Areas of disagreement
Motives for the waiver. Liberal-aligned sources tend to foreground the administration’s explanation that the waiver is a narrow, technocratic adjustment meant to stabilize volatile markets without meaningfully boosting Kremlin revenues, often emphasizing details like the focus on oil already at sea and the reliance of Russia’s budget on upstream taxes. Conservative outlets more often cast the move as driven by the White House’s political imperative to lower gasoline prices at home, describing it as removing a key sanctions tool and suggesting the administration is prioritizing short-term economic relief over strategic consistency. Where liberal coverage stresses the nuance of implementation and market management, conservative coverage stresses electoral pressures and a perceived energy-policy reversal.

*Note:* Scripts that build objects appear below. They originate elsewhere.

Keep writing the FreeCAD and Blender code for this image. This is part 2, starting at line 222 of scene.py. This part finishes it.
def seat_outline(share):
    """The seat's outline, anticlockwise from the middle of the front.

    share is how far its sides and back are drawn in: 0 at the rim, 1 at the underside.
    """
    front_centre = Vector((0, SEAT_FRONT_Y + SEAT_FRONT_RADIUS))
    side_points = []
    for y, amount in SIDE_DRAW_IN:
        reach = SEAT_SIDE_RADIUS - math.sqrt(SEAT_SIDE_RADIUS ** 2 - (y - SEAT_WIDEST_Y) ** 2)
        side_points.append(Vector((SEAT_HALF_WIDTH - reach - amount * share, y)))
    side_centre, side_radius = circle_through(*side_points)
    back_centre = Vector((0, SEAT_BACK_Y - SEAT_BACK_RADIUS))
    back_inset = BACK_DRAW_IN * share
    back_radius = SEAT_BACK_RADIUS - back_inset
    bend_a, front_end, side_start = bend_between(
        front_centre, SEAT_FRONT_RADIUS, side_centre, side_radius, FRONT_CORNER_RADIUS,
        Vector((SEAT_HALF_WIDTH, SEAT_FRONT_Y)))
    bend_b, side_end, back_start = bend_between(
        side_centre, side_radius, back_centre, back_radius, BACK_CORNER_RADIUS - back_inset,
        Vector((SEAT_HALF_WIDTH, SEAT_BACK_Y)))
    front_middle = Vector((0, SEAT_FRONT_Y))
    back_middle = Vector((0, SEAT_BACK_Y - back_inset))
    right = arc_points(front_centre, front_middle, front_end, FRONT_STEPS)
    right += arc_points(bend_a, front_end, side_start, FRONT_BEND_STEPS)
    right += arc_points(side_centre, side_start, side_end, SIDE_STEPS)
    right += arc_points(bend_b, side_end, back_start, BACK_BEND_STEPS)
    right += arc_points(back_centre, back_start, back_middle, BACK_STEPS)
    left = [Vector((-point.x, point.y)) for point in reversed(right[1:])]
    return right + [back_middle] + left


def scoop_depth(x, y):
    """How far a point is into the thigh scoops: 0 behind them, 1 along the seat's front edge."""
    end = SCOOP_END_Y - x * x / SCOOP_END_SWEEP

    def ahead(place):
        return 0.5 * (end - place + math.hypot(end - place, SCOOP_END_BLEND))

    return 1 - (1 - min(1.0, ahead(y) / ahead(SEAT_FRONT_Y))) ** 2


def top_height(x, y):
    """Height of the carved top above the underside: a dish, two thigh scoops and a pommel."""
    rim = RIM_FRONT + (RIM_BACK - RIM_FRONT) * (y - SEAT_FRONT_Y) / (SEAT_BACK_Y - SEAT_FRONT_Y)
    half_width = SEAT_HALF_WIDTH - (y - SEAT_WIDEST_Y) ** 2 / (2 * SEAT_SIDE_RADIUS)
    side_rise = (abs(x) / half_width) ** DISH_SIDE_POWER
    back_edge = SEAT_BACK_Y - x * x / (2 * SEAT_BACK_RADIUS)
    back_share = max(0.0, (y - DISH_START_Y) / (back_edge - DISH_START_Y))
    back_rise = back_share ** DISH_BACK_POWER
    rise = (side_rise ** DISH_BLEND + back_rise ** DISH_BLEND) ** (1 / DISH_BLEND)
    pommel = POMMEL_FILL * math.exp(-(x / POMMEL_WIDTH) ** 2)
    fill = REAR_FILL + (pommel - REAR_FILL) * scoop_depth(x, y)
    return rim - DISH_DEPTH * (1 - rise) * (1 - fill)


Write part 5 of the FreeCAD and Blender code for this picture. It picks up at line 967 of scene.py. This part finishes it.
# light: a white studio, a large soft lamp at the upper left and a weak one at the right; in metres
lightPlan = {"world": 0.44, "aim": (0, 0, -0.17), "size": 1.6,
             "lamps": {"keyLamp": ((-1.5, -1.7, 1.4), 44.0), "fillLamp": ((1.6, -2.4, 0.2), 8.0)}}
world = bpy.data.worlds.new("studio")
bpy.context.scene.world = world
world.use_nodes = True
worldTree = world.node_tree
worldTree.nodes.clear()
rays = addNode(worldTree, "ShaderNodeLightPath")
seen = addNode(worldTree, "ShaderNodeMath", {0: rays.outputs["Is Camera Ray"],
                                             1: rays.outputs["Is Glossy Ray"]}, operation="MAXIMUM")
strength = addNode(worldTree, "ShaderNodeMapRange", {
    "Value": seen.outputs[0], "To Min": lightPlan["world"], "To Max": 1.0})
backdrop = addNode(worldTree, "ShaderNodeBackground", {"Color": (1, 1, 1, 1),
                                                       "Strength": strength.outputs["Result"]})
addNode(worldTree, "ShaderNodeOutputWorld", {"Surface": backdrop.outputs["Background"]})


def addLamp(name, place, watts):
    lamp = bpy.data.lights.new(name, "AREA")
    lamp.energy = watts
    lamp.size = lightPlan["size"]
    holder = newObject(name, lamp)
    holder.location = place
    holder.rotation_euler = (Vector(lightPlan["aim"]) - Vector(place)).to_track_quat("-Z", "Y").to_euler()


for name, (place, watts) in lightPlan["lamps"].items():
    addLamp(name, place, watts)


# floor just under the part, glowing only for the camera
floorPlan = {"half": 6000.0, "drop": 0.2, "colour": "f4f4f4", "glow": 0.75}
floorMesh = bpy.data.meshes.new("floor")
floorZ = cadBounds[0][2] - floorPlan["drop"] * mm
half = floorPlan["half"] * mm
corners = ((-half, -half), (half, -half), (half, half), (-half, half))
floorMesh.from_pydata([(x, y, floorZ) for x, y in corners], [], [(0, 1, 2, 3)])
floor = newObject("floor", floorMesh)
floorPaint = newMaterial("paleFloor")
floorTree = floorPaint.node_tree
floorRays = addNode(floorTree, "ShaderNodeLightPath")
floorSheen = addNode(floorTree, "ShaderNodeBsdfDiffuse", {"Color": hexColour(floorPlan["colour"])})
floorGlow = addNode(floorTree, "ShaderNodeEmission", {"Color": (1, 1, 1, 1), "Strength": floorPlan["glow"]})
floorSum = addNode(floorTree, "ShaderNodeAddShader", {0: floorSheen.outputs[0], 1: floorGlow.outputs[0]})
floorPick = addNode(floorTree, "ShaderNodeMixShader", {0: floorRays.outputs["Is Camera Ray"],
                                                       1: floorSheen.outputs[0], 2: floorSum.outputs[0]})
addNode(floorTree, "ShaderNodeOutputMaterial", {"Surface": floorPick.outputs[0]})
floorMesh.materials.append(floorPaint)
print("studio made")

Impact on pressure against Russia. Liberal sources usually characterize the measure as a limited carve-out that preserves the broader sanctions architecture and is unlikely to significantly weaken the economic squeeze on Moscow, while acknowledging European frustration and Ukrainian concern. Conservative sources more frequently argue that any visible easing sends a damaging signal, undermines deterrence, and risks emboldening Russia by showing cracks in Western resolve. Liberal coverage tends to frame European rebukes as an important but manageable diplomatic cost, whereas conservative coverage elevates them as evidence the United States is backsliding on its leadership role in the coalition supporting Ukraine.
Framing of European and G7 reaction. Liberal-leaning coverage often presents the European and Canadian pushback as principled but also as part of a broader, ongoing debate among allies over how to balance energy security with sanctions enforcement, stressing that coordination can continue despite disagreements. Conservative-leaning outlets more sharply present Europe and Canada as standing firm where Washington is wavering, highlighting quotes from leaders who prioritize maintaining maximum pressure on Russia even amid price hikes. In liberal narratives, allied criticism is serious yet situated within a cooperative framework, while in conservative narratives it underscores an image of U.S. inconsistency and diplomatic self-inflicted wounds.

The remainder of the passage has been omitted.